Let me honest here: none of the American colonies were especially freedom loving. There were stipulations placed upon members of society that went against what we would hold dear now. As a woman, I would have had no right to vote, but neither would a free African, the native tribes, or any white man who owned no land. When they speak of freedom, the Founding Fathers spoke of a limited freedom, but within that limitation the Middle Colonies were some of the freest colonies, especially in the form of religious freedom.

Pennsylvania and Maryland were both founded by groups the Church of England routinely harassed: Quakers and Catholics. Unlike the New England Puritans who harassed non-Puritans such as Quakers and Baptists, the Quakers of Pennsylvania and the Catholics of Maryland were a little more ecumenical concerning religious beliefs.

New York was founded by the Protestant Dutch who saw the colony as a business venture, and welcomed anyone who could make money. To the south of the these colonies lay the Anglican South and to the north lay Puritan New England, both opposed to other religious views to one extent or another.

A Woman Lost

Helene Keast is Catholic, but after she loses most of her family in a plague that hits her town leaves Maryland for Lancaster where her uncle resides. She takes her two nieces and nephew with her in hopes of securing safety. Like her namesake, Helen of Troy, Helene is a beautiful woman who attracts undesired attention.

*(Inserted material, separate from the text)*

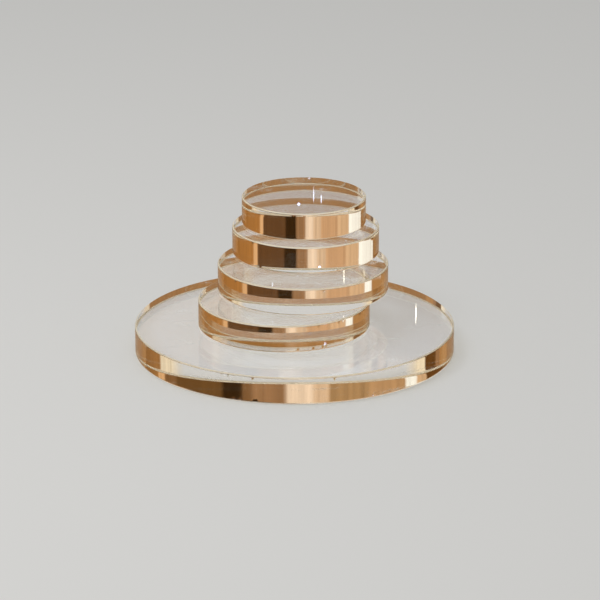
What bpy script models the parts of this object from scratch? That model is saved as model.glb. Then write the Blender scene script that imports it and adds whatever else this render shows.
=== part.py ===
"""Five loose round sight glasses, stacked off centre from the widest up to the narrowest.

Every glass is one flat, parallel-faced disc with a ground chamfer round both faces. The widest
glass rests on the bench. Each of the others rests on the glass below it and lifts straight up,
carrying whatever is stacked on it, so each is parented to the glass that it rests on.

Metres, +Z up. The origin is the centre of the widest glass's underside.
"""

import math

import bmesh
import bpy

# Driving dimensions
THICKNESS = 0.012
CHAMFER = 0.0005  # both legs, ground at 45 degrees
RESTING_GAP = 0.0003  # between two glasses that rest on each other
SIDES = 120  # flats round each edge

# From the bench up: name, diameter, and where the centre is in plan, +X right and +Y back
GLASSES = (
    ("base_disc", 0.140, (0.0, 0.0)),
    ("second_disc", 0.075, (-0.0046, -0.0024)),
    ("third_disc", 0.075, (0.0037, 0.0105)),
    ("fourth_disc", 0.065, (0.0049, 0.0252)),
    ("top_disc", 0.055, (0.0041, 0.0296)),
)

# Clear polished glass with a faint warm cast
GLASS_COLOUR = (0.93, 0.89, 0.82, 1.0)
GLASS_ROUGHNESS = 0.02
GLASS_METALLIC = 0.0
GLASS_IOR = 1.47
SHARP_ANGLE = math.radians(30)  # between the wall's flats, 3 degrees, and the chamfer, 45 degrees


def clear_scene():
    """Start from nothing, whatever the open file holds."""
    for obj in list(bpy.data.objects):
        bpy.data.objects.remove(obj, do_unlink=True)


def glass_material(name):
    """Polished clear glass for one disc."""
    material = bpy.data.materials.new(name)
    material.use_nodes = True
    shader = material.node_tree.nodes["Principled BSDF"]
    shader.inputs["Base Color"].default_value = GLASS_COLOUR
    shader.inputs["Roughness"].default_value = GLASS_ROUGHNESS
    shader.inputs["Metallic"].default_value = GLASS_METALLIC
    shader.inputs["IOR"].default_value = GLASS_IOR
    shader.inputs["Transmission Weight"].default_value = 1.0
    return material


def disc_mesh(name, diameter):
    """A round plate whose underside is centred on the origin, shaded smooth round its wall."""
    shape = bmesh.new()
    bmesh.ops.create_cone(
        shape,
        cap_ends=True,
        cap_tris=True,
        segments=SIDES,
        radius1=diameter / 2,
        radius2=diameter / 2,
        depth=THICKNESS,
    )
    bmesh.ops.translate(shape, verts=shape.verts, vec=(0.0, 0.0, THICKNESS / 2))
    mesh = bpy.data.meshes.new(name)
    shape.to_mesh(mesh)
    shape.free()
    mesh.shade_smooth()
    mesh.set_sharp_from_angle(angle=SHARP_ANGLE)
    return mesh


def grind_chamfers(disc):
    """Take the corner off the rim of both faces."""
    bevel = disc.modifiers.new("ground_chamfers", "BEVEL")
    bevel.width = CHAMFER
    bevel.segments = 1
    bevel.limit_method = "ANGLE"
    bevel.angle_limit = SHARP_ANGLE


def add_disc(name, diameter):
    """One glass as its own object, with its own material."""
    disc = bpy.data.objects.new(name, disc_mesh(name, diameter))
    bpy.context.scene.collection.objects.link(disc)
    disc.data.materials.append(glass_material(name + "_glass"))
    grind_chamfers(disc)
    return disc


def rest_on(disc, centre, below, centre_below):
    """Set a glass down on the one below, just clear of it, to be carried when that one lifts."""
    disc.parent = below
    disc.location.x = centre[0] - centre_below[0]
    disc.location.y = centre[1] - centre_below[1]
    disc.location.z = THICKNESS + RESTING_GAP


def build():
    """Stack the glasses from the bench up."""
    clear_scene()
    below = None
    centre_below = None
    for name, diameter, centre in GLASSES:
        disc = add_disc(name, diameter)
        if below is not None:
            rest_on(disc, centre, below, centre_below)
        below = disc
        centre_below = centre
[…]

Of the three women, she is the quietest, preferring to observe first. She is hard-working, and tends to push attention away from herself onto others. At the age of twenty-five, she is a widow, but without any children from her own marriage.

Helene's entire life was wrapped up in her family and community. Without that connection she is lost in the world around her. When she learns that her uncle is dead as well, her world spins out of her control, and Helene must make her own way in the world as well as provide for three small children.

For her, the decision is obvious: work her uncle's farm, but when that proves futile, she begins weaving to barter for goods. As the war draws closer to Lancaster, Helene realizes that she needs to become the leader she never expected to be.

Throughout her story, Helene sheds her submissive weaknesses to become a leader willing to step into the role life has offered her.